Return the full material exactly.

Begin SUPPLIED DATA

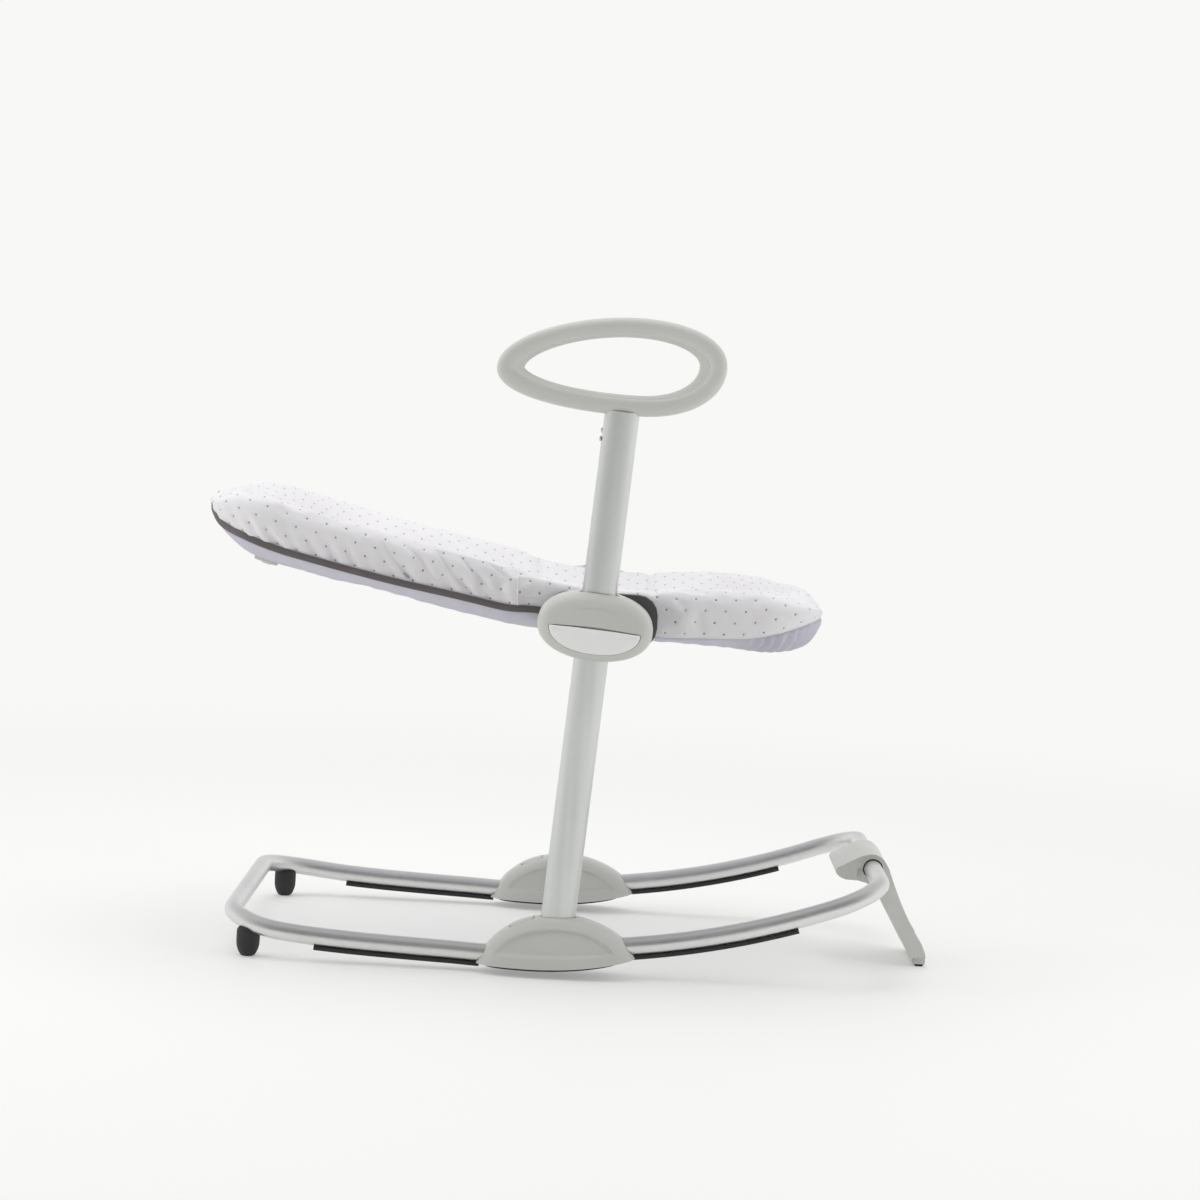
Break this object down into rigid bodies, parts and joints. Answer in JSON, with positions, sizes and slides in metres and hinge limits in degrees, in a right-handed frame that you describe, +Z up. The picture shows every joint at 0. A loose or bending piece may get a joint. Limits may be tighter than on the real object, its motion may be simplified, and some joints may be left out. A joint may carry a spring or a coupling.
{
  "type": "baby bouncer seat",
  "caption": "Baby bouncer: rocking tube base with a fold-out rear stand, leaning posts with ring handles, and a padded seat that slides up the posts and reclines.",
  "frame": {"origin": "on the floor, under the centre of the whole object's box", "axes": "+X towards the foot end of the seat, +Y to the child's left, +Z up"},
  "size_m": [0.912, 0.509, 0.786],
  "materials": {
    "base_tube_metal": "satin, brushed along the tube",
    "post_metal": "satin anodised, brushed along the post",
    "frame_metal": "satin",
    "shell_plastic": "satin moulded, fine grain",
    "button_plastic": "satin moulded",
    "buckle_button_plastic": "satin moulded",
    "dark_plastic": "satin moulded, fine grain",
    "rubber": "matt",
    "steel": "zinc plated",
    "pad_fabric": "woven cotton with small printed dots",
    "sling_fabric": "plain polyester weave",
    "webbing": "woven webbing"
  },
  "bodies": {
    "base": {"front_base_tube": "base_tube_metal", "rear_base_tube": "base_tube_metal", "front_rocker_strip_right": "rubber", "front_rocker_strip_left": "rubber", "rear_rocker_strip_right": "rubber", "rear_rocker_strip_left": "rubber", "front_foot_right": "rubber", "front_foot_left": "rubber", "shoe_cover_right": "shell_plastic", "shoe_cover_left": "shell_plastic", "shoe_core_right": "dark_plastic", "shoe_core_left": "dark_plastic", "shoe_sole_right": "rubber", "shoe_sole_left": "rubber", "post_right": "post_metal", "post_left": "post_metal", "handle_plug_right": "dark_plastic", "handle_plug_left": "dark_plastic", "handle_outer_right": "shell_plastic", "handle_outer_left": "shell_plastic", "handle_inner_right": "shell_plastic", "handle_inner_left": "shell_plastic", "handle_screw_right": "steel", "handle_screw_left": "steel"},
    "carriage": {"carriage_outer_right": "shell_plastic", "carriage_outer_left": "shell_plastic", "carriage_inner_right": "shell_plastic", "carriage_inner_left": "shell_plastic", "guide_bush_right": "dark_plastic", "guide_bush_left": "dark_plastic", "button_spring_right": "steel", "button_spring_left": "steel", "latch_spring_right": "steel", "latch_spring_left": "steel"},
    "seat": {"hub_bracket_right": "dark_plastic", "hub_bracket_left": "dark_plastic", "pivot_pin_right": "steel", "pivot_pin_left": "steel", "seat_saddle_right": "shell_plastic", "seat_saddle_left": "shell_plastic", "seat_frame_tube": "frame_metal", "seat_pad": "pad_fabric", "sling": "sling_fabric", "recline_housing": "shell_plastic", "harness_webbing": "webbing", "buckle_housing": "dark_plastic"},
    "stand": {"stand_leg": "shell_plastic", "stand_clamp_cap": "shell_plastic", "stand_foot_pad": "rubber"},
    "recline_lever": {"recline_lever": "shell_plastic"},
    "buckle_button": {"buckle_button": "buckle_button_plastic"},
    "height_button_right": {"height_button_right": "button_plastic"},
    "latch_pin_right": {"latch_pin_right": "dark_plastic"},
    "post_release_button_right": {"post_release_button_right": "shell_plastic"},
    "recline_lock_pin_right": {"recline_lock_pin_right": "steel"},
    "height_button_left": {"height_button_left": "button_plastic"},
    "latch_pin_left": {"latch_pin_left": "dark_plastic"},
    "post_release_button_left": {"post_release_button_left": "shell_plastic"},
    "recline_lock_pin_left": {"recline_lock_pin_left": "steel"}
  },
  "joints": [
    {"name": "seat_height", "type": "slide", "parent": "base", "child": "carriage", "axis": [0.0724, 0, 0.9974], "range_m": [-0.085, 0.17]},
    {"name": "seat_recline", "type": "hinge", "parent": "carriage", "child": "seat", "pos_m": [0.02146, 0, 0.4206], "axis": [0, 1, 0], "range_deg": [0, 35]},
    {"name": "stand_fold", "type": "hinge", "parent": "base", "child": "stand", "pos_m": [0.38346, 0, 0.1212], "axis": [0, 1, 0], "range_deg": [0, 110]},
    {"name": "recline_lever_pull", "type": "slide", "parent": "seat", "child": "recline_lever", "axis": [-0.9621, 0, 0.2728], "range_m": [0, 0.004], "stiffness_N_per_m": 900, "springref_m": -0.002},
    {"name": "buckle_press", "type": "slide", "parent": "seat", "child": "buckle_button", "axis": [0, 0, -1], "range_m": [0, 0.0025], "stiffness_N_per_m": 900, "springref_m": -0.002},
    {"name": "height_press_right", "type": "slide", "parent": "carriage", "child": "height_button_right", "axis": [0, 1, 0], "range_m": [0, 0.004], "stiffness_N_per_m": 900, "springref_m": -0.002, "deforming": ["button_spring_right"]},
    {"name": "latch_slide_right", "type": "slide", "parent": "carriage", "child": "latch_pin_right", "axis": [-0.9974, 0, 0.0724], "range_m": [0, 0.004], "deforming": ["latch_spring_right"]},
    {"name": "post_release_press_right", "type": "slide", "parent": "base", "child": "post_release_button_right", "axis": [0.3601, 0, -0.9329], "range_m": [0, 0.0025], "stiffness_N_per_m": 900, "springref_m": -0.002},
    {"name": "recline_lock_slide_right", "type": "slide", "parent": "seat", "child": "recline_lock_pin_right", "axis": [0, 1, 0], "range_m": [0, 0.004]},
    {"name": "height_press_left", "type": "slide", "parent": "carriage", "child": "height_button_left", "axis": [0, -1, 0], "range_m": [0, 0.004], "stiffness_N_per_m": 900, "springref_m": -0.002, "deforming": ["button_spring_left"]},
    {"name": "latch_slide_left", "type": "slide", "parent": "carriage", "child": "latch_pin_left", "axis": [-0.9974, 0, 0.0724], "range_m": [0, 0.004], "deforming": ["latch_spring_left"]},
    {"name": "post_release_press_left", "type": "slide", "parent": "base", "child": "post_release_button_left", "axis": [0.3601, 0, -0.9329], "range_m": [0, 0.0025], "stiffness_N_per_m": 900, "springref_m": -0.002},
    {"name": "recline_lock_slide_left", "type": "slide", "parent": "seat", "child": "recline_lock_pin_left", "axis": [0, -1, 0], "range_m": [0, 0.004]}
  ],
  "couplings": [
    {"joint": "latch_slide_right", "follows": "height_press_right", "ratio": 1},
    {"joint": "recline_lock_slide_right", "follows": "recline_lever_pull", "ratio": 1},
    {"joint": "latch_slide_left", "follows": "height_press_left", "ratio": 1},
    {"joint": "recline_lock_slide_left", "follows": "recline_lever_pull", "ratio": 1}
  ]
}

End SUPPLIED DATA

FINAL RESULT:
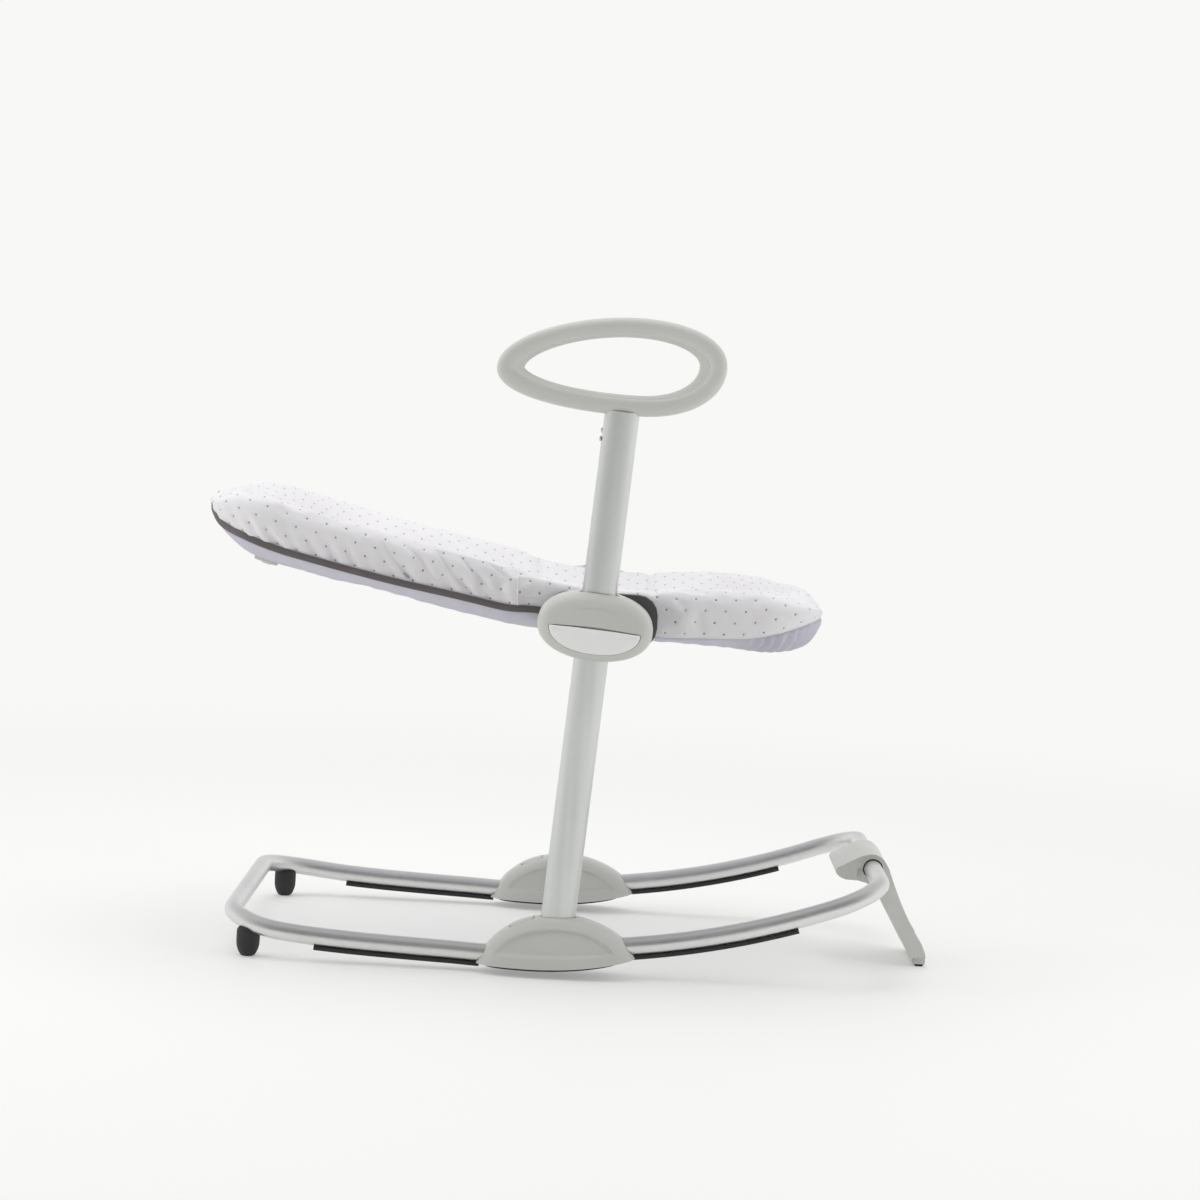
Break this object down into rigid bodies, parts and joints. Answer in JSON, with positions, sizes and slides in metres and hinge limits in degrees, in a right-handed frame that you describe, +Z up. The picture shows every joint at 0. A loose or bending piece may get a joint. Limits may be tighter than on the real object, its motion may be simplified, and some joints may be left out. A joint may carry a spring or a coupling.
{
  "type": "baby bouncer seat",
  "caption": "Baby bouncer: rocking tube base with a fold-out rear stand, leaning posts with ring handles, and a padded seat that slides up the posts and reclines.",
  "frame": {"origin": "on the floor, under the centre of the whole object's box", "axes": "+X towards the foot end of the seat, +Y to the child's left, +Z up"},
  "size_m": [0.912, 0.509, 0.786],
  "materials": {
    "base_tube_metal": "satin, brushed along the tube",
    "post_metal": "satin anodised, brushed along the post",
    "frame_metal": "satin",
    "shell_plastic": "satin moulded, fine grain",
    "button_plastic": "satin moulded",
    "buckle_button_plastic": "satin moulded",
    "dark_plastic": "satin moulded, fine grain",
    "rubber": "matt",
    "steel": "zinc plated",
    "pad_fabric": "woven cotton with small printed dots",
    "sling_fabric": "plain polyester weave",
    "webbing": "woven webbing"
  },
  "bodies": {
    "base": {"front_base_tube": "base_tube_metal", "rear_base_tube": "base_tube_metal", "front_rocker_strip_right": "rubber", "front_rocker_strip_left": "rubber", "rear_rocker_strip_right": "rubber", "rear_rocker_strip_left": "rubber", "front_foot_right": "rubber", "front_foot_left": "rubber", "shoe_cover_right": "shell_plastic", "shoe_cover_left": "shell_plastic", "shoe_core_right": "dark_plastic", "shoe_core_left": "dark_plastic", "shoe_sole_right": "rubber", "shoe_sole_left": "rubber", "post_right": "post_metal", "post_left": "post_metal", "handle_plug_right": "dark_plastic", "handle_plug_left": "dark_plastic", "handle_outer_right": "shell_plastic", "handle_outer_left": "shell_plastic", "handle_inner_right": "shell_plastic", "handle_inner_left": "shell_plastic", "handle_screw_right": "steel", "handle_screw_left": "steel"},
    "carriage": {"carriage_outer_right": "shell_plastic", "carriage_outer_left": "shell_plastic", "carriage_inner_right": "shell_plastic", "carriage_inner_left": "shell_plastic", "guide_bush_right": "dark_plastic", "guide_bush_left": "dark_plastic", "button_spring_right": "steel", "button_spring_left": "steel", "latch_spring_right": "steel", "latch_spring_left": "steel"},
    "seat": {"hub_bracket_right": "dark_plastic", "hub_bracket_left": "dark_plastic", "pivot_pin_right": "steel", "pivot_pin_left": "steel", "seat_saddle_right": "shell_plastic", "seat_saddle_left": "shell_plastic", "seat_frame_tube": "frame_metal", "seat_pad": "pad_fabric", "sling": "sling_fabric", "recline_housing": "shell_plastic", "harness_webbing": "webbing", "buckle_housing": "dark_plastic"},
    "stand": {"stand_leg": "shell_plastic", "stand_clamp_cap": "shell_plastic", "stand_foot_pad": "rubber"},
    "recline_lever": {"recline_lever": "shell_plastic"},
    "buckle_button": {"buckle_button": "buckle_button_plastic"},
    "height_button_right": {"height_button_right": "button_plastic"},
    "latch_pin_right": {"latch_pin_right": "dark_plastic"},
    "post_release_button_right": {"post_release_button_right": "shell_plastic"},
    "recline_lock_pin_right": {"recline_lock_pin_right": "steel"},
    "height_button_left": {"height_button_left": "button_plastic"},
    "latch_pin_left": {"latch_pin_left": "dark_plastic"},
    "post_release_button_left": {"post_release_button_left": "shell_plastic"},
    "recline_lock_pin_left": {"recline_lock_pin_left": "steel"}
  },
  "joints": [
    {"name": "seat_height", "type": "slide", "parent": "base", "child": "carriage", "axis": [0.0724, 0, 0.9974], "range_m": [-0.085, 0.17]},
    {"name": "seat_recline", "type": "hinge", "parent": "carriage", "child": "seat", "pos_m": [0.02146, 0, 0.4206], "axis": [0, 1, 0], "range_deg": [0, 35]},
    {"name": "stand_fold", "type": "hinge", "parent": "base", "child": "stand", "pos_m": [0.38346, 0, 0.1212], "axis": [0, 1, 0], "range_deg": [0, 110]},
    {"name": "recline_lever_pull", "type": "slide", "parent": "seat", "child": "recline_lever", "axis": [-0.9621, 0, 0.2728], "range_m": [0, 0.004], "stiffness_N_per_m": 900, "springref_m": -0.002},
    {"name": "buckle_press", "type": "slide", "parent": "seat", "child": "buckle_button", "axis": [0, 0, -1], "range_m": [0, 0.0025], "stiffness_N_per_m": 900, "springref_m": -0.002},
    {"name": "height_press_right", "type": "slide", "parent": "carriage", "child": "height_button_right", "axis": [0, 1, 0], "range_m": [0, 0.004], "stiffness_N_per_m": 900, "springref_m": -0.002, "deforming": ["button_spring_right"]},
    {"name": "latch_slide_right", "type": "slide", "parent": "carriage", "child": "latch_pin_right", "axis": [-0.9974, 0, 0.0724], "range_m": [0, 0.004], "deforming": ["latch_spring_right"]},
    {"name": "post_release_press_right", "type": "slide", "parent": "base", "child": "post_release_button_right", "axis": [0.3601, 0, -0.9329], "range_m": [0, 0.0025], "stiffness_N_per_m": 900, "springref_m": -0.002},
    {"name": "recline_lock_slide_right", "type": "slide", "parent": "seat", "child": "recline_lock_pin_right", "axis": [0, 1, 0], "range_m": [0, 0.004]},
    {"name": "height_press_left", "type": "slide", "parent": "carriage", "child": "height_button_left", "axis": [0, -1, 0], "range_m": [0, 0.004], "stiffness_N_per_m": 900, "springref_m": -0.002, "deforming": ["button_spring_left"]},
    {"name": "latch_slide_left", "type": "slide", "parent": "carriage", "child": "latch_pin_left", "axis": [-0.9974, 0, 0.0724], "range_m": [0, 0.004], "deforming": ["latch_spring_left"]},
    {"name": "post_release_press_left", "type": "slide", "parent": "base", "child": "post_release_button_left", "axis": [0.3601, 0, -0.9329], "range_m": [0, 0.0025], "stiffness_N_per_m": 900, "springref_m": -0.002},
    {"name": "recline_lock_slide_left", "type": "slide", "parent": "seat", "child": "recline_lock_pin_left", "axis": [0, -1, 0], "range_m": [0, 0.004]}
  ],
  "couplings": [
    {"joint": "latch_slide_right", "follows": "height_press_right", "ratio": 1},
    {"joint": "recline_lock_slide_right", "follows": "recline_lever_pull", "ratio": 1},
    {"joint": "latch_slide_left", "follows": "height_press_left", "ratio": 1},
    {"joint": "recline_lock_slide_left", "follows": "recline_lever_pull", "ratio": 1}
  ]
}